NHS staff at a local level will be given the responsibility for innovation and improvements in quality of care, said Lord Darzi. And a new workforce strategy “will make career progression clearer, easier and more flexible for all staff”.
The NHS Constitution - the first of its kind in the world, according to the DH - will include a series of pledges aimed at ensuring that careers in the NHS are rewarding and that staff are provided with the training and support they need.
The Constitution will legally enshrine patients’ rights to any treatments approved by NICE where clinically appropriate. Local NHS boards that decide not to fund drugs for which there are no NICE guidelines will have to explain their decision to patients. The NICE appraisal process will also speed up so that guidance will be issued within a few months of a new drug’s launch.

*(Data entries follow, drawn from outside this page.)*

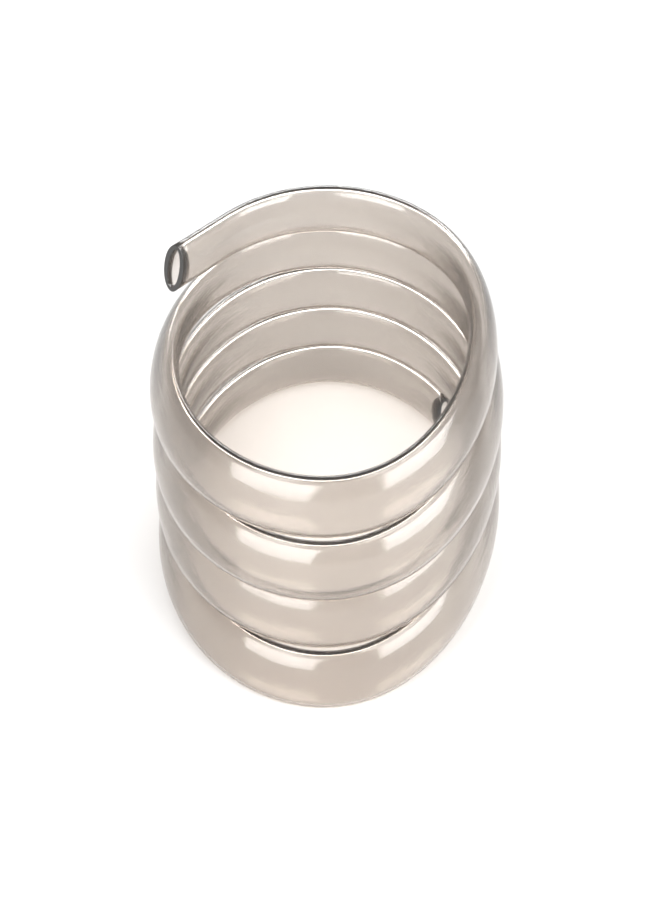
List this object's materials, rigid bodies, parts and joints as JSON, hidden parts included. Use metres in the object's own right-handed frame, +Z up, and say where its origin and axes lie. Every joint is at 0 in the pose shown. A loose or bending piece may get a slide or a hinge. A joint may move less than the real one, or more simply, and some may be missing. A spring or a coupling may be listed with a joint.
{
  "type": "coiled plastic tubing",
  "caption": "Free-standing coil of smoke-tinted flexible plastic tubing, oval-pressed turns resting on each other, both ends cut square and open",
  "frame": {"origin": "on the floor under the middle of the coil's box", "axes": "+Z up along the coil's axis, -Y towards the front, which the upper cut end faces, +X to the right"},
  "size_m": [0.1086, 0.1424, 0.1103],
  "materials": {
    "smoke_tube": "smooth glossy translucent smoke-tinted plastic, darker where turns meet and at the cut edges"
  },
  "bodies": {
    "root": {"upper_end": "smoke_tube", "turn_1": "smoke_tube", "turn_2": "smoke_tube", "turn_3": "smoke_tube", "turn_4": "smoke_tube", "lower_end": "smoke_tube"}
  },
  "joints": []
}
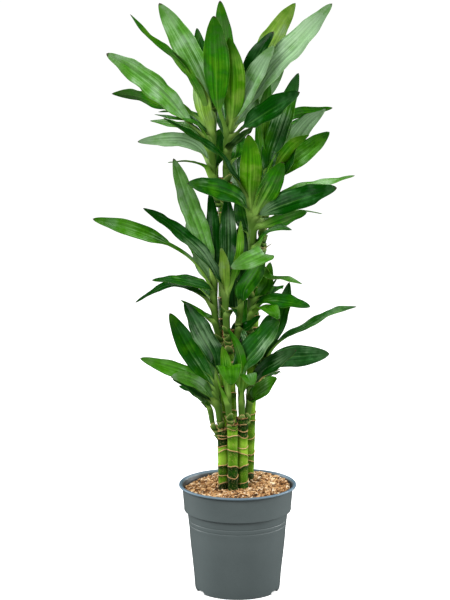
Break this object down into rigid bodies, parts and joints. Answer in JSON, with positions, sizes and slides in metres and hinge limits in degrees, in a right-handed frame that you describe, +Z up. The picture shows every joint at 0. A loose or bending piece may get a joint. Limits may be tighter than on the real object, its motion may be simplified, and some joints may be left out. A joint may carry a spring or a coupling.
{
  "type": "potted corn plant",
  "caption": "Tall corn plant (Dracaena) with ringed canes and leafy shoots, growing in soil in a grey-green plastic grow pot.",
  "frame": {"origin": "middle of the pot's underside, where it stands on a surface", "axes": "+Z up along the canes, -Y towards the plant's front, as in the picture"},
  "size_m": [0.5341, 0.326, 1.2118],
  "materials": {
    "pot": "fine satin texture",
    "soil": "loose bark and coir",
    "cane": "ringed green bark",
    "leaf": "glossy leaf"
  },
  "bodies": {
    "root": {"pot": "pot", "soil": "soil", "cane_1": "cane", "cane_2": "cane", "cane_3": "cane", "cane_4": "cane", "cane_5": "cane", "cane_6": "cane", "shoot_top_left": "leaf", "shoot_top_middle": "leaf", "shoot_right_back": "leaf", "shoot_right_front": "leaf", "shoot_middle_left": "leaf", "shoot_middle_front": "leaf", "shoot_middle_right": "leaf", "shoot_middle_back": "leaf", "shoot_low_back": "leaf", "shoot_low_right": "leaf", "shoot_low_middle": "leaf", "shoot_low_front": "leaf", "shoot_low_left": "leaf", "shoot_low_outer": "leaf"}
  },
  "joints": []
}
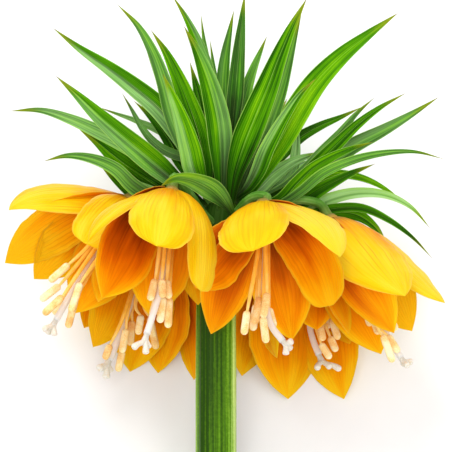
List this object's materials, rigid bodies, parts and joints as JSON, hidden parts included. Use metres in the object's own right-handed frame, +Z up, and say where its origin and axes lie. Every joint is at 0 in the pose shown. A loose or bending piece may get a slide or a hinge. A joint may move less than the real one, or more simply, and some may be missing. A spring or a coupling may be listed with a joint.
{
  "type": "crown imperial fritillary flower stem",
  "caption": "Cut flowering stem of a yellow crown imperial lying on a surface: nodding bells hang in a ring below a crown of strap-shaped leaves.",
  "frame": {"origin": "centre of the footprint on the surface the flower lies on", "axes": "+Y along the stem from its cut end towards the crown of leaves, +Z up from the surface, X across the flower head"},
  "size_m": [0.1656, 0.228, 0.1055],
  "materials": {
    "stem": "ribbed green stem, satin",
    "leaf": "thin leaf, satin, fine lengthwise veins",
    "young_leaf": "thin young leaf, satin",
    "flower_stalk": "smooth green stalk, satin",
    "petal": "thin petal, satin, fine lengthwise veins",
    "stamen": "cream, dry pollen surface",
    "pistil": "waxy off-white"
  },
  "bodies": {
    "root": {"stem": "stem", "leaf_front_01": "leaf", "leaf_front_02": "leaf", "leaf_front_03": "leaf", "leaf_front_04": "leaf", "leaf_front_05": "leaf", "leaf_front_06": "leaf", "leaf_front_07": "leaf", "leaf_front_08": "leaf", "leaf_front_09": "leaf", "leaf_front_10": "leaf", "leaf_left_01": "leaf", "leaf_left_02": "leaf", "leaf_left_03": "leaf", "leaf_left_04": "leaf", "leaf_left_05": "leaf", "leaf_left_06": "leaf", "leaf_left_07": "leaf", "leaf_right_01": "leaf", "leaf_right_02": "leaf", "leaf_right_03": "leaf", "leaf_right_04": "leaf", "leaf_right_05": "leaf", "leaf_right_06": "leaf", "leaf_right_07": "leaf", "leaf_right_08": "leaf", "leaf_right_09": "leaf", "leaf_right_10": "leaf", "leaf_right_11": "leaf", "leaf_right_12": "leaf", "leaf_right_13": "leaf", "leaf_back_01": "leaf", "leaf_back_02": "leaf", "leaf_back_03": "leaf", "leaf_back_04": "leaf", "inner_leaf_tuft": "young_leaf", "flower_1_stalk": "flower_stalk", "flower_1_petals": "petal", "flower_1_stamens": "stamen", "flower_1_pistil": "pistil", "flower_2_stalk": "flower_stalk", "flower_2_petals": "petal", "flower_2_stamens": "stamen", "flower_2_pistil": "pistil", "flower_3_stalk": "flower_stalk", "flower_3_petals": "petal", "flower_3_stamens": "stamen", "flower_3_pistil": "pistil", "flower_4_stalk": "flower_stalk", "flower_4_petals": "petal", "flower_4_stamens": "stamen", "flower_4_pistil": "pistil", "flower_5_stalk": "flower_stalk", "flower_5_petals": "petal", "flower_5_stamens": "stamen", "flower_5_pistil": "pistil", "flower_6_stalk": "flower_stalk", "flower_6_petals": "petal", "flower_6_stamens": "stamen", "flower_6_pistil": "pistil"}
  },
  "joints": []
}
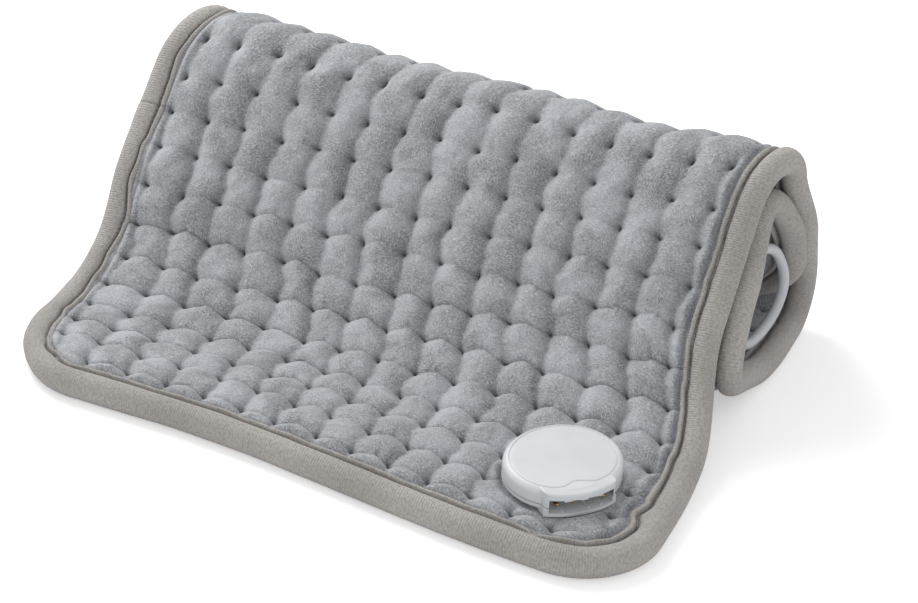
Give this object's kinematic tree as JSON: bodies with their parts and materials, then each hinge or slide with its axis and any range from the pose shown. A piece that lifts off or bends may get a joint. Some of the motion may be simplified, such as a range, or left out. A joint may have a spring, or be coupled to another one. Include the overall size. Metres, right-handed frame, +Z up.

Health Secretary Alan Johnson said: “The content of the Constitution was not dreamt up by me or civil servants in Whitehall. It is something that has arisen out of discussions with thousands of NHS staff and patients across the country,”
“What we have come up with is not set in stone but is a good basis for further consultation,” he added.
A detailed report on GP services, NHS Next Stage Review: Our Vision for Primary and Community Care, will be published shortly, providing the details of how Lord Darzi’s plans will affect primary care.
The Quality and Outcomes Framework will be adjusted “to provide better incentives for maintaining good health as well as good care,” says today’s report.
Lord Darzi’s report, NHS Next Stage Review: High Quality Care for All, makes no mention of “polyclinics” in its 92 pages, but reiterates that the 150 GP-led “health centres” that he announced in his interim report in October will increase access to primary care and “reflect local needs and priorities”.
“Primary care trusts will ensure that these centres are open at more convenient hours that fit with people’s lifestyles (8am to 8pm every day)” says the report.
GPs will also promote a nationwide “Reduce your Risk” campaign to raise awareness of free vascular checks for 40 to 74-year-olds and help people to know when they need to get help.
Today’s publication is the culmination of a 12-month review, led by 2,000 clinicians and staff and involving 60,000 patients.